● Data excerpts
>>>

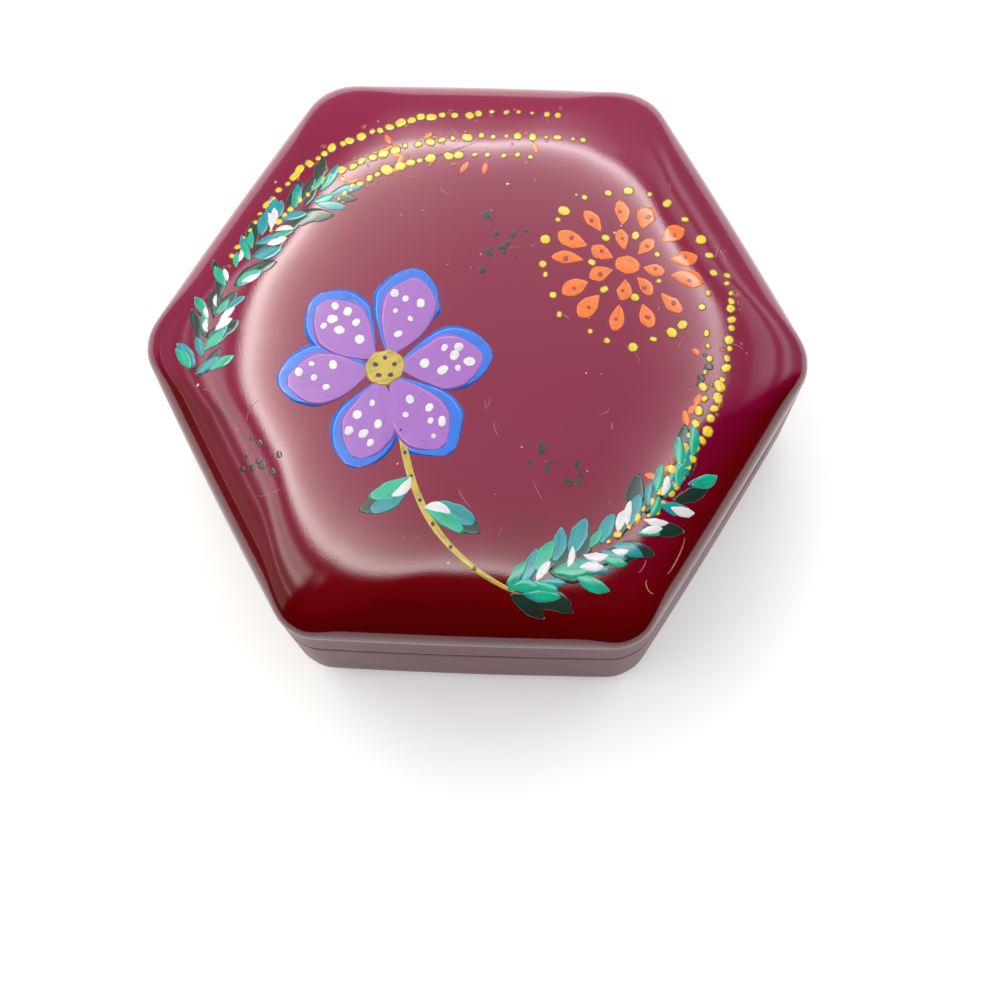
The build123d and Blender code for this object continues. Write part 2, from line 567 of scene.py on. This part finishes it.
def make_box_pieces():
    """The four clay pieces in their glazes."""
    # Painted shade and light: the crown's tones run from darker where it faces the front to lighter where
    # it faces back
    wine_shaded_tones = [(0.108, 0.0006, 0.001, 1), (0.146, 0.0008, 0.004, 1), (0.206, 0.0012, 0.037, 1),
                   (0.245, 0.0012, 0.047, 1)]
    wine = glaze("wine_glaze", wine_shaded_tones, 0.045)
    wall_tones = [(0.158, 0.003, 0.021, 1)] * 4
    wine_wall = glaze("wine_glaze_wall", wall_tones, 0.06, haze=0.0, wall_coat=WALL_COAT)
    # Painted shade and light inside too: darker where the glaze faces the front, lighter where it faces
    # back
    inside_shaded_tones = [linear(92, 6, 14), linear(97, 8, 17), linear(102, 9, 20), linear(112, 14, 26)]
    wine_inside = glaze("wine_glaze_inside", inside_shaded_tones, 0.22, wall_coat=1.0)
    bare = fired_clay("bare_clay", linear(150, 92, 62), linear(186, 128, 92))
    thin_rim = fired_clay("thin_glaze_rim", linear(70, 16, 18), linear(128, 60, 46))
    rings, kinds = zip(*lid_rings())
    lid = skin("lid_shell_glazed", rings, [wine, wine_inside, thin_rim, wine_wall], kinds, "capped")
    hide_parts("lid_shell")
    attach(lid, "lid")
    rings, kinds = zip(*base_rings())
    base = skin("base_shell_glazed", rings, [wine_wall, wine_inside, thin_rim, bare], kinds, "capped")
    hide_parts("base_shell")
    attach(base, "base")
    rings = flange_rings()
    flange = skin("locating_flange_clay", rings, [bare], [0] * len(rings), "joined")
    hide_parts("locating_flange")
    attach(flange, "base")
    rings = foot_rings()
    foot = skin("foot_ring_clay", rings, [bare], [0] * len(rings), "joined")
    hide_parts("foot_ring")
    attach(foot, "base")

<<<
>>>

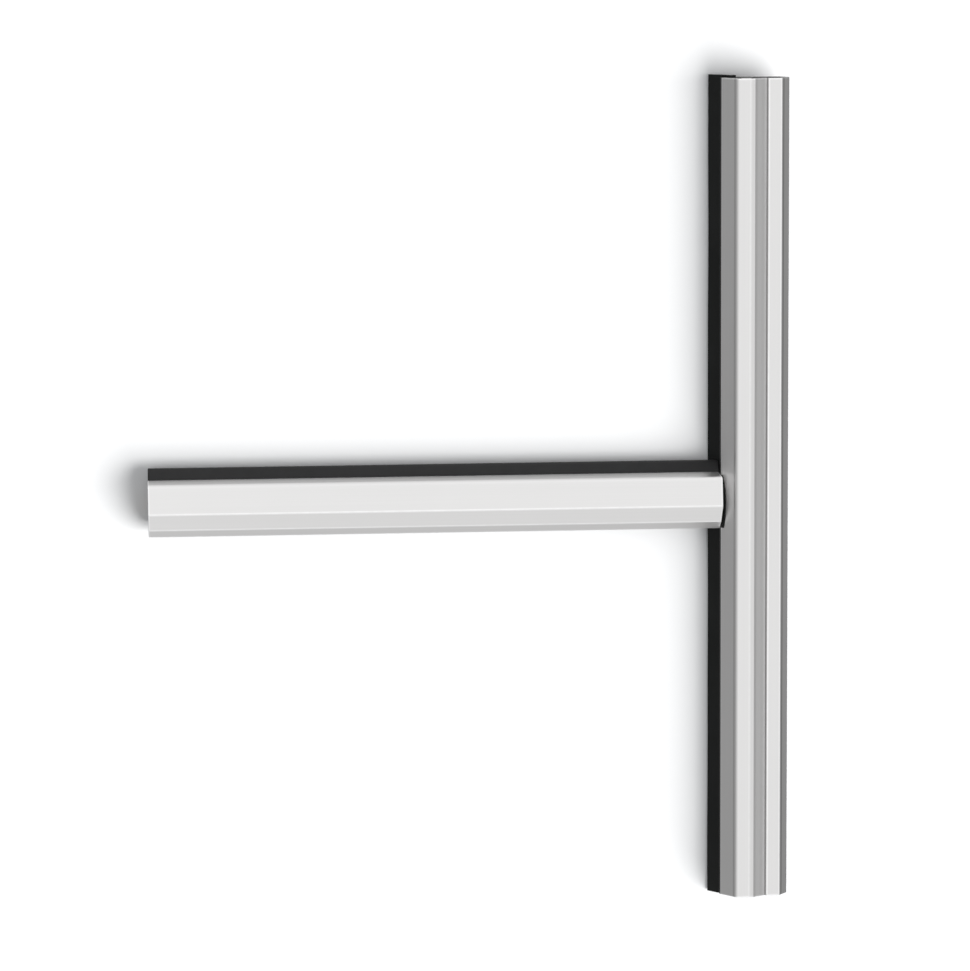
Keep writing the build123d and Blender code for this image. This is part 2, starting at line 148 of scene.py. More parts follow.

<<<
>>>

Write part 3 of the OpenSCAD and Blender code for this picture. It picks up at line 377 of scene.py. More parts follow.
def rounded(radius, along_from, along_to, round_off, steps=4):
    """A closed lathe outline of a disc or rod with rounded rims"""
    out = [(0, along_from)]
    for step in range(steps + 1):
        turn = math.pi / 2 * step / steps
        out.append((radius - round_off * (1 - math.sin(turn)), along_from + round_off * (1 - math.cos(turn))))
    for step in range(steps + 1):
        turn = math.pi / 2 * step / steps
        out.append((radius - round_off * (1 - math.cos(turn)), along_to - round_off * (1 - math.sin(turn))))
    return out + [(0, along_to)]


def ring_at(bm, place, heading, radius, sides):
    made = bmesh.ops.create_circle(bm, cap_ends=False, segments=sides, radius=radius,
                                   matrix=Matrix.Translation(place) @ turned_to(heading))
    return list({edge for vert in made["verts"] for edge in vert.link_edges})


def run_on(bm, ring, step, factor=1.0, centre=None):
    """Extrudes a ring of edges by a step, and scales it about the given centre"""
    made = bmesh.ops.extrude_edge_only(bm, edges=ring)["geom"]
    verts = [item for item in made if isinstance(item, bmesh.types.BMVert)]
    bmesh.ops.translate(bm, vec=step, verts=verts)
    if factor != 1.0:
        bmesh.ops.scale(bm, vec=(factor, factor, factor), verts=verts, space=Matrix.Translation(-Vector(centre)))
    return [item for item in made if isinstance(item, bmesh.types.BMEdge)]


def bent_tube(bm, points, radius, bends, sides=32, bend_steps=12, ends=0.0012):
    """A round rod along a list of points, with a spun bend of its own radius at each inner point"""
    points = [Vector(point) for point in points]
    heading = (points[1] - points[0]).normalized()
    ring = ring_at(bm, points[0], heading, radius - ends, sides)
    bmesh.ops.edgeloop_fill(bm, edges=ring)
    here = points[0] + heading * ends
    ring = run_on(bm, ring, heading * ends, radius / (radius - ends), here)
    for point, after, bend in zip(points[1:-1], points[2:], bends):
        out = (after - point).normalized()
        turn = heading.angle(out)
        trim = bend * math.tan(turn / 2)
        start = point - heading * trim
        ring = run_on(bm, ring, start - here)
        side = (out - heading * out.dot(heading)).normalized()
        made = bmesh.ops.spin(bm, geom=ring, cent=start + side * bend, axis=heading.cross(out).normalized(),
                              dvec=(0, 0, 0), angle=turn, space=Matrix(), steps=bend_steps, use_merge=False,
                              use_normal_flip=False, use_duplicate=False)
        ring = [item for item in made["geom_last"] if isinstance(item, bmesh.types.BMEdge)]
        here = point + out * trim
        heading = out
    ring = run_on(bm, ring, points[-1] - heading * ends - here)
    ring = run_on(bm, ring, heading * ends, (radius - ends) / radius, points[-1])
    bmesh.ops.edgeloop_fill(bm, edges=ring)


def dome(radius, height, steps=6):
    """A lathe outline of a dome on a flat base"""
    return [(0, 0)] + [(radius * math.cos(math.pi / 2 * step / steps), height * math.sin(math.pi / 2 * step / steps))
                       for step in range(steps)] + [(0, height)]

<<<

● Work instructions
Tally the lines in the records above that contain the word "follow", and give only that number.

● The response
2